Why I Do This
Sometimes when I’m alone I think about things. I think about things WAY TOO MUCH. I worry, I over analyze; all the fabulous traits I inherited from my beautiful mama. Sorry mom, but we are a lot alike.
So yesterday I thought to myself why do I live this lifestyle. And by lifestyle I mean “the competition life”. Even though I am NOT always in competition prep, it’s a part of me every single day whether I’m trying to maintain a physique that won’t have me going overboard in the off season, or feeling guilty FOR going overboard. I carry it with me all day.
I did come up with some answers, which I’ll share with you now.
- Vanity. Let’s face it. This one is huge. I’m 30 years old now and it’s becoming increasingly difficult to keep that “Skinny Minnie” body. I can’t go out and have a cheat weekend without facing major consequences. Wanting to look good whether that’s shallow or not is important to me. I’m pretty sure that 99% of people that say a part of it isn’t vanity are lying. It may not be the only thing, but it’s still a reason. Keepin’ it real.

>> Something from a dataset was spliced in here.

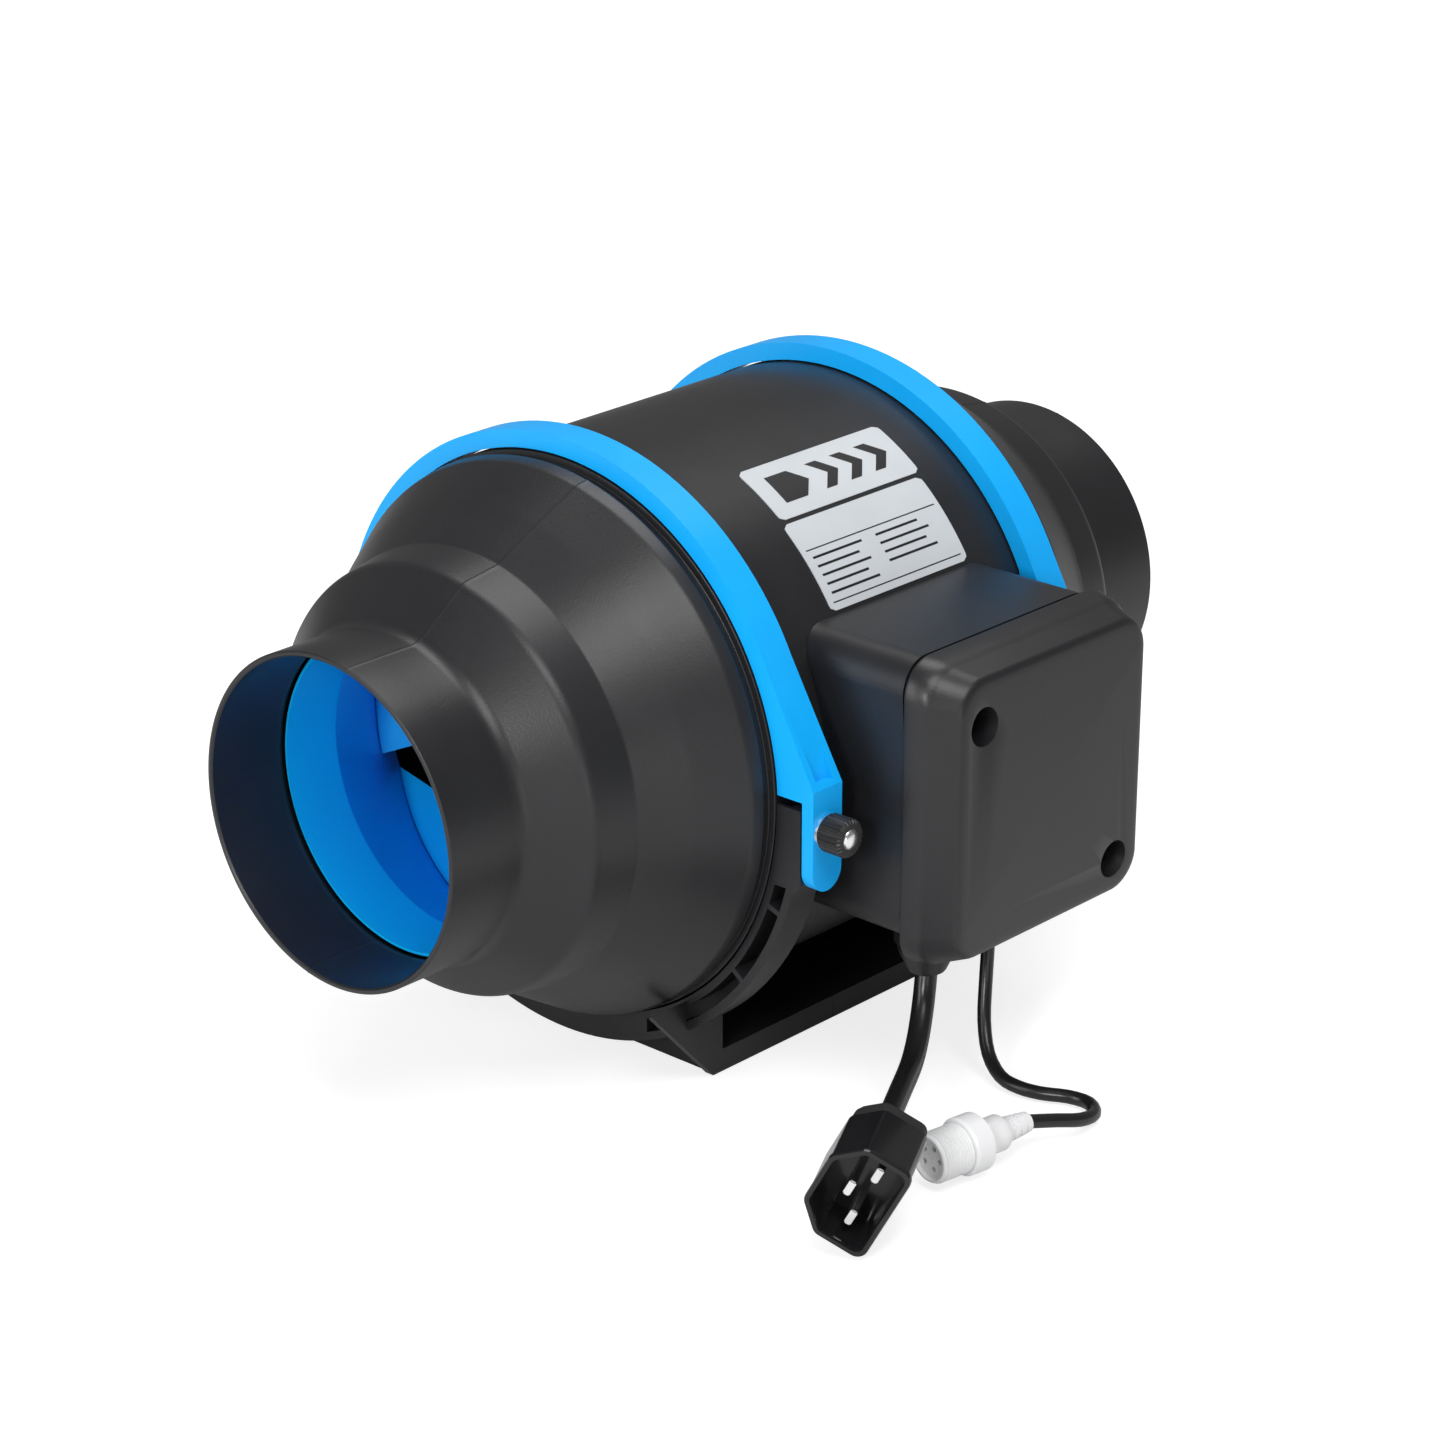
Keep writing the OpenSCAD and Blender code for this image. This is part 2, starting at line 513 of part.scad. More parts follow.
// Pieces on the clamp bolt, from y0 to y1 towards the junction box side.
module on_bolt(y0, y1, r_out, r_in, sides) translate([-strap_x, -y0, axis_h + bolt_z]) rotate([90, 0, 0])
    difference() {
        cylinder(r = r_out, h = y1 - y0, $fn = sides);
        if (r_in > 0) translate([0, 0, -1]) cylinder(r = r_in, h = y1 - y0 + 2, $fn = 48);
    }
module clamp_bolt() {
    on_bolt(84.1, 86.6, 3.8, 0, 48);
    on_bolt(86.6, 103.4, bolt_r, 0, 48);
}
module washer() on_bolt(tab_out + 0.05, tab_out + 1, 5, bolt_r + 0.1, 48);
module thumb_nut() difference() {
    on_bolt(tab_out + 1.05, tab_out + 9, 5.5, bolt_r + 0.05, 48);
    on_bolt(tab_out + 7.6, tab_out + 10, 3, 0, 48);
}
module nut_insert() on_bolt(tab_out + 7.6, tab_out + 9.6, 2.95, 0, 48);
module clamp_bolt_front() color("#c8c8cc") clamp_bolt();
module clamp_bolt_rear() color("#c8c8cc") mirror([1, 0, 0]) clamp_bolt();
module washer_front() color("#c8c8cc") washer();
module washer_rear() color("#c8c8cc") mirror([1, 0, 0]) washer();
module thumb_nut_front() color("#1a1a1c") thumb_nut();
module thumb_nut_rear() color("#1a1a1c") mirror([1, 0, 0]) thumb_nut();
module nut_insert_front() color("#e2e4e8") nut_insert();
module nut_insert_rear() color("#e2e4e8") mirror([1, 0, 0]) nut_insert();

// ---- Labels ----

// Thin plate on the casing, between two angles from the top towards the junction box.
module label(x0, x1, a0, a1) on_axis() translate([0, 0, x0]) rotate([0, 0, 180 + a0])
    rotate_extrude(angle = a1 - a0, $fn = 144) translate([body_r, 0]) square([0.25, x1 - x0]);
module flow_label() color("#d6d9dc") label(-24.5, 35, 24, 37.6);
module rating_plate() color("#d6d9dc") label(-25.5, 33.5, 38.6, 57.9);

bracket_front();
bracket_rear();
bracket_screws();
inlet_cone();
outlet_cone();
mid_casing();
inlet_seal();
outlet_seal();
guide_vanes();
tail_cone();
motor_flange();
motor_screws();
stator_core();
stator_windings();
front_bearing();
rear_bearing();
shaft_clip();
motor_lead();
lead_grommet();
impeller();
impeller_shroud();
impeller_screws();
rotor_cup();
rotor_magnets();
shaft();
junction_box();
box_screws();
box_cover();
cover_gasket();
cover_screws();
control_board();
capacitors();
terminal_block();
terminal_screws();
mains_gland();
mains_strain_relief();
mains_lead();
plug_shell();
plug_rear_cap();
plug_pins();
control_grommet();
control_lead();
connector_sleeve();
connector_flange();
connector_barrel();
strap_front();
strap_rear();
hinge_pins();
clamp_bolt_front();
clamp_bolt_rear();
washer_front();
washer_rear();
thumb_nut_front();
thumb_nut_rear();
nut_insert_front();
nut_insert_rear();
flow_label();
rating_plate();
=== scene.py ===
"""Mixed-flow inline duct fan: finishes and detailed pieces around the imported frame."""
import json
import math

import bmesh
import bpy
from mathutils import Matrix, Vector


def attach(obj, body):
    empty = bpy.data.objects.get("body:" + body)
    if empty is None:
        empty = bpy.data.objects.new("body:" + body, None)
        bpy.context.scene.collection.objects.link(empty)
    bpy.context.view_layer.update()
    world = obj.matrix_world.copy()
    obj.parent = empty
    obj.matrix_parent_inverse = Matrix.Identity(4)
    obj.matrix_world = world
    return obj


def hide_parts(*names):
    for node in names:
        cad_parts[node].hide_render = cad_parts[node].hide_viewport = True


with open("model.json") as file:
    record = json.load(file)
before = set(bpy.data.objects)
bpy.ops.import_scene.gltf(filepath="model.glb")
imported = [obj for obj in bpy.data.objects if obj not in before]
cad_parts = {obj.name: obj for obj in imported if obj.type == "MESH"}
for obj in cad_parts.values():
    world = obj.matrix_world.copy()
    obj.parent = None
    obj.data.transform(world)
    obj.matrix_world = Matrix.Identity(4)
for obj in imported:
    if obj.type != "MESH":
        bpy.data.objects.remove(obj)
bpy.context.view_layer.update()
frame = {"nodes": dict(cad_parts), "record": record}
NODES = frame["nodes"]

MM = 0.001
AXIS_H = 0.095
BODY_R = 0.0827
STRAP_X = 0.0569
STRAP_IN = 0.0516
NUT_Z = AXIS_H - 0.004


# ---- Camera, floor and light ----

def make_camera():
    cam = bpy.data.objects.new("camera", bpy.data.cameras.new("camera"))
    bpy.context.collection.objects.link(cam)
    azimuth, elevation = math.radians(-47.57), math.radians(21.73)
    cam.location = (-0.8515, -0.7844, 0.4464 + AXIS_H)
    back = Vector((math.sin(azimuth) * math.cos(elevation), -math.cos(azimuth) * math.cos(elevation),
                   math.sin(elevation)))
    right = Vector((math.cos(azimuth), math.sin(azimuth), 0))
    up = back.cross(right)
    cam.matrix_world = Matrix.Translation(cam.location) @ Matrix((right, up, back)).transposed().to_4x4()
    cam.data.sensor_width = 36
    cam.data.lens = 105.24
    cam.data.clip_end = 50
    bpy.context.scene.camera = cam


def make_floor():
    mesh = bpy.data.meshes.new("floor")
    mesh.from_pydata([(-30, -30, 0), (30, -30, 0), (30, 30, 0), (-30, 30, 0)], [], [(0, 1, 2, 3)])
    floor = bpy.data.objects.new("floor", mesh)
    floor.location.z = -0.0004
    bpy.context.collection.objects.link(floor)
    mat = bpy.data.materials.new("floor")
    mat.use_nodes = True
    nt = mat.node_tree
    nt.nodes.clear()
    out = nt.nodes.new("ShaderNodeOutputMaterial")
    path = nt.nodes.new("ShaderNodeLightPath")
    plain = nt.nodes.new("ShaderNodeBsdfDiffuse")
    plain.inputs["Color"].default_value = (0.8, 0.8, 0.8, 1)
    seen = nt.nodes.new("ShaderNodeBsdfDiffuse")
    seen.inputs["Color"].default_value = (0.5, 0.5, 0.5, 1)
    glow = nt.nodes.new("ShaderNodeEmission")
    glow.inputs["Strength"].default_value = 0.74
    add = nt.nodes.new("ShaderNodeAddShader")
    mix = nt.nodes.new("ShaderNodeMixShader")
    nt.links.new(seen.outputs[0], add.inputs[0])
    nt.links.new(glow.outputs[0], add.inputs[1])
    nt.links.new(path.outputs["Is Camera Ray"], mix.inputs["Fac"])
    nt.links.new(plain.outputs[0], mix.inputs[1])
    nt.links.new(add.outputs[0], mix.inputs[2])
    nt.links.new(mix.outputs[0], out.inputs["Surface"])
    mesh.materials.append(mat)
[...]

- The Challenge. My favorite part of competition prep has zero to do with the stage. In fact show day makes me physically ill. I get anxious, the day is a blur, and I feel so overwhelmed that I don’t know what to do with myself. I love to see my body change. I love when I can compare this weeks pictures to last weeks and see improvement. I love being able to see if I can push the limits and set a PR in the weight room with the bonus carbs I received that day.
- It gives me something to do. Not that I need to fill huge amounts of time, but I like to keep moving, keep working, and try to achieve a new goal. Bodybuilding has brought so many great things into my life and I was just looking to kill time and make some gains 😉 Because I was trying to keep busy, I ended up meeting the love of my life and now it’s a huge part of why we work so well. Whether meal prepping together, traveling to shows, or enjoying a treat, it’s amazing to have someone by my side who loves it all like I do.
- It’s Not Forever. I don’t know how much longer competing will be in my future, but I don’t foresee keeping up the crazy competition prep when I have a family one day. I kind of think of it as “might as well do it while I can”. I know LOTS of women out there do it and I applaud them for it. However, I consider myself selfish when I’m in prep, and I would never want to live that way with children around. That’s only me though. I know plenty of women that are fabulous moms to their children in prep. I don’t know how they do it! I feel like I ignore Phoebs.
Along with this I do want to point out, that I in no way compete for attention. If I did, I would’ve shared every step of my NPC prep this year instead of hiding for 17 weeks. Yes, I like to share the photos with you guys, but like I said above I don’t really like show day too much. Unfortunately a lot of people do it to fit in, or for their picture to be plastered on multiple instagram accounts. That’s not me. I’m just a gal trying to show the world you can look great at 30 the natural way!
Of course with positives come negatives. I touched on this for 10 seconds in a snap chat the other day and I’ve been thinking about it pretty darn hard lately. There’s rarely any “chill out time”. I had randomly sent Tony a text that day asking “Do you ever think we will be one of those couples that goes home after a long day and just sits down and eats dinner?” Probably not.
It’s made me frown quite a bit. I’m not saying all there is to my life is the gym, but it’s a huge part of it. We “have to get in the cardio” “have to get in the lift”. I also thought I’m lucky I am able to workout when there are so many people out there who cannot. I CHOSE this lifestyle. It certainly didn’t choose me. I suppose it’s one of those the grass is always greener things. If Tony and I ever stopped our fitness lifestyle I guarantee we’d be pretty unhappy. Not to mention all of our friends are at the gym too.
I think these feelings come out when Tony and I enjoy time as “normal people” like we did in Rehoboth. We obviously can’t live that way all the time, but certainly in moderation!
I’m not sure what’s in store for me the rest of this prep. I may get to a point where NOTHING stops me or I may get to the point where I say this isn’t fun and I want to stop. The point is I get a choice.
Is there anything in your life that you question like this? I’m sure I’m not alone!